My short experience with Title 1 theatre programs in junior and senior high is markedly different. Skipping/missing rehearsal is chronic. CHRONIC!!! Rarely do I have all actors present at any rehearsal.
My last student show was Don Zolidas’ 10 Ways to Survive the Zombie Apocalypse. A fun, funny, clever, simple, producer’s/director’s wet dream of a one-act play.
There are a minimum of 8 players needed for the show to be performed. I had 8 students either flake out, get removed from school or move away throughout the rehearsal process. The last replacements were made 5 days before opening night. (They were two Zombies who—SPOILER ALERT—were dead on! Thank you!)
The final week of rehearsal I had a principal actress have to be evaluated for and undergo a day surgery procedure. She missed opening week’s Tuesday rehearsal and was at the hospital having the procedure between 3:30 and 6:00. Curtain was 6:30, so she missed our preshow run through.
Somehow, my awesome theatre nerd kids pulled it off and we had a kick ass show. As for our just-operated-on student, she nailed it but was apparently unaware she was bleeding during the performance.
What rocks about this is several theatre miracles were pulled off that Friday.
What sucks is the nature of commitment on the part of parents and students. Our culture seems to have lost the “rule” to honor commitments. This is sad because I want the kids to have an experience of everyone showing up for every rehearsal, being off-book two or three weeks early and seeing the kind of quality and precision we can produce if we practice and polish the show instead of pull off the first run through on opening night.
Old participation rules seem to remain in the area of sports. I would love for my parents and kids respect rehearsal and the show like families of athletes respect practice and the game.
Oh and I was very happy my negative mantra about being ready for opening night was wrong.
How to Raise a Brat
When it comes to school, you do not need to witness the incompetence of teachers because your child will never lie to you. Use this line, “My child has never lied to me,” early and often. If someone accuses your child of lying you must assassinate the character of the accuser.

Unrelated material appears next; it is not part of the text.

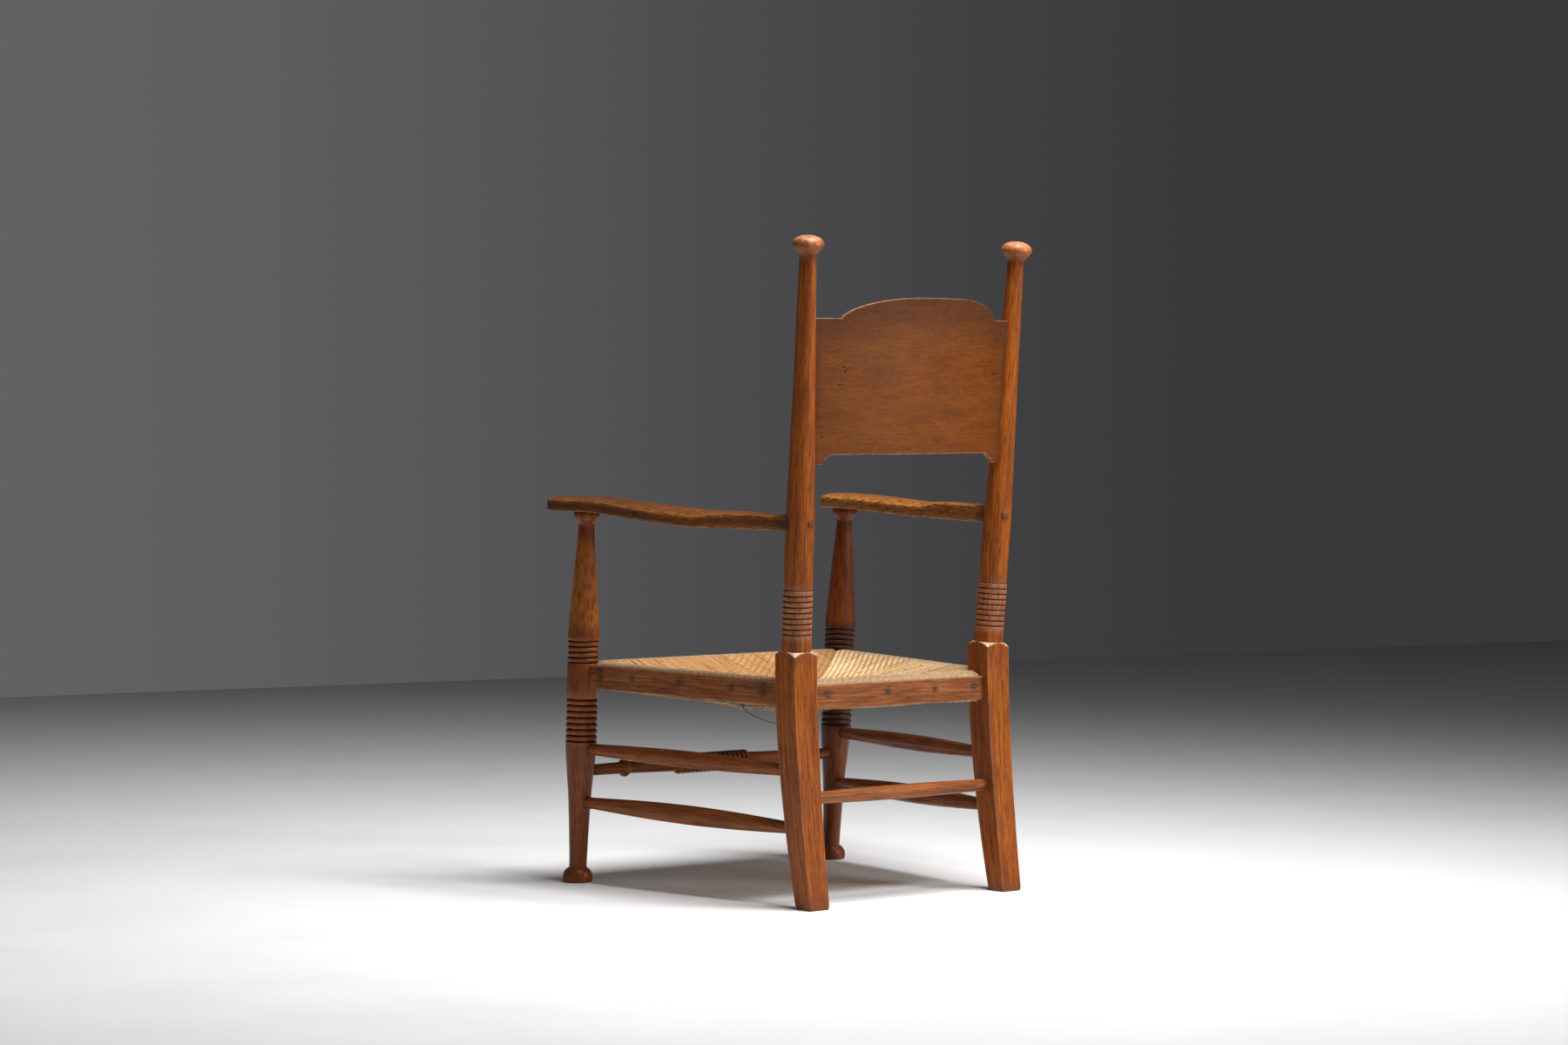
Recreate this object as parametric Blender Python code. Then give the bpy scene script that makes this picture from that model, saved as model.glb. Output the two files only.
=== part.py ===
"""Rush seat armchair: turned oak posts, bowed back panel, flat arms and a woven rush seat.

Metres, +Z up. The origin is on the floor under the middle of the chair. The sitter faces -Y and
the sitter's left is +X. Every piece is its own object; tenons sit in mortises cut from the same
sizes plus a small clearance.
"""
import math

import bmesh
import bpy
from mathutils import Matrix, Vector

# Clearance round every joint and between pieces that touch
FIT = 0.0003
SIDES = {"left": 1, "right": -1}

# Turned front posts: bun foot, vase, two sets of rings, cone and button under the arm
FRONT_FOOT_X = 0.2881
FRONT_FOOT_Y = -0.2596
FRONT_RAKE = math.radians(2.36)
FRONT_SPLAY = math.radians(0.43)
FRONT_POST_LENGTH = 0.6380
FRONT_POST_RIGHT_SHORTER = 0.0044
POST_SEGMENTS = 16
FOOT_BOTTOM_RADIUS = 0.0240
FOOT_RADIUS = 0.0260
FOOT_WIDEST_HEIGHT = 0.0067
FOOT_NECK_RADIUS = 0.0150
FOOT_HEIGHT = 0.0250
FOOT_FULLNESS = 0.55
DRUM_RADIUS = 0.0270
LOWER_RINGS_START = 0.2440
LOWER_RINGS_END = 0.3165
LOWER_RING_COUNT = 7
UPPER_RINGS_START = 0.3790
UPPER_RINGS_END = 0.4165
UPPER_RING_COUNT = 4
FRONT_RING_DEPTH = 0.0032
RING_MARGIN = 0.0018
RING_CROWN_START = 0.22
CONE_START = 0.4240
BUTTON_NECK_RADIUS = 0.0136
BUTTON_RADIUS = 0.0222
BUTTON_HEIGHT = 0.0225
BUTTON_WIDEST_DEPTH = 0.0065
BUTTON_TOP_RADIUS = 0.0195
BUTTON_FULLNESS = 1.3
BUTTON_SHOULDER_SHARE = 0.3
ARM_TENON_RADIUS = 0.0090
ARM_TENON_HEIGHT = 0.0150
# (distance up the post, radius) where the vase below the drum and the cone above it change slope
VASE_POINTS = ((0.0500, 0.0155), (0.1420, 0.0194), (0.2120, 0.0250))
CONE_POINTS = ((0.5360, 0.0192), (0.5715, 0.0160), (0.6090, 0.0137))

# Rear posts: swept square leg, square block with a rounded pommel, leaning turned post, finial
REAR_BLOCK_X = 0.2156
REAR_BLOCK_Y = 0.2262
REAR_BLOCK_SIDE = 0.0500
REAR_BLOCK_TOP = 0.4206
REAR_RAKE = math.radians(3.656)
REAR_SPLAY = math.radians(1.48)
REAR_LEG_SWEEP = 0.0463
REAR_SWEEP_START = 0.4000
REAR_SWEEP_POWER = 1.7
REAR_TAPER_START = 0.3200
REAR_FOOT_WIDTH = 0.0417
REAR_FOOT_DEPTH = 0.0381
POMMEL_HEIGHT = 0.0105
POMMEL_POWER = 2.2
COLLAR_RADIUS = 0.0248
COLLAR_GAP = 0.0020
REAR_RINGS_START = 0.0280
REAR_RINGS_END = 0.1010
REAR_RING_COUNT = 8
REAR_RING_DEPTH = 0.0018
REAR_WAIST_RADIUS = 0.0239
REAR_WAIST_END = 0.2040
FINIAL_NECK_RADIUS = 0.0139
FINIAL_RADIUS = 0.0264
FINIAL_HEIGHT = 0.0325
FINIAL_DOME_HEIGHT = 0.0155
FINIAL_FULLNESS = 1.3
CHAIR_HEIGHT = 1.1000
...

The accuser doesn’t understand your complicated child, has it out for your child or is jealous of your child. And if the child did lie, it is because the accuser was not in proper control of the classroom or was asking something unfair, irrational or unnecessary of your child. All you have to do is interrogate the accuser and anything they say can be stretched, mischaracterized or misapplied to prove they should never have become teachers in the first place.
Every time your child sees you fight to win rather than fighting for the truth their selfishness, disrespect, ego-centrism, nastiness, contentiousness and oppositional defiance grows until voila YOU HAVE RAISED A BRAT!!!
With a little luck and a little more narcissism, you may have a bona fide sociopath in the family!
Why are our kids not learning enough? It’s because kids who already behave poorly are asked to come sit in a windowless classroom 6-7 hours a day, stay quiet and focused for 7-8 courses, sit by their friends with whom they’re not allowed to speak. They are being forced to study subjects many of which do not matter or do not appeal to the kids’ interests or have no practical application today or ever.
Kids are out of control before they get to the classroom usually because of parenting and economic inequalities.
Because we need to make school teach more effectively we need to make school stop sucking or at the very least suck less.
Because we can’t change economic injustice overnight we need to find ways to control the focus of children’s minds which means calming their behavior. So discipline and class management must to be more effective. And the less school sucks the easier job we’ll have of improving the culture and behavior of the classroom.
But NOTHING will change until we deal with classroom hijackers. Kids who behave so horrible that the class can barely move forward.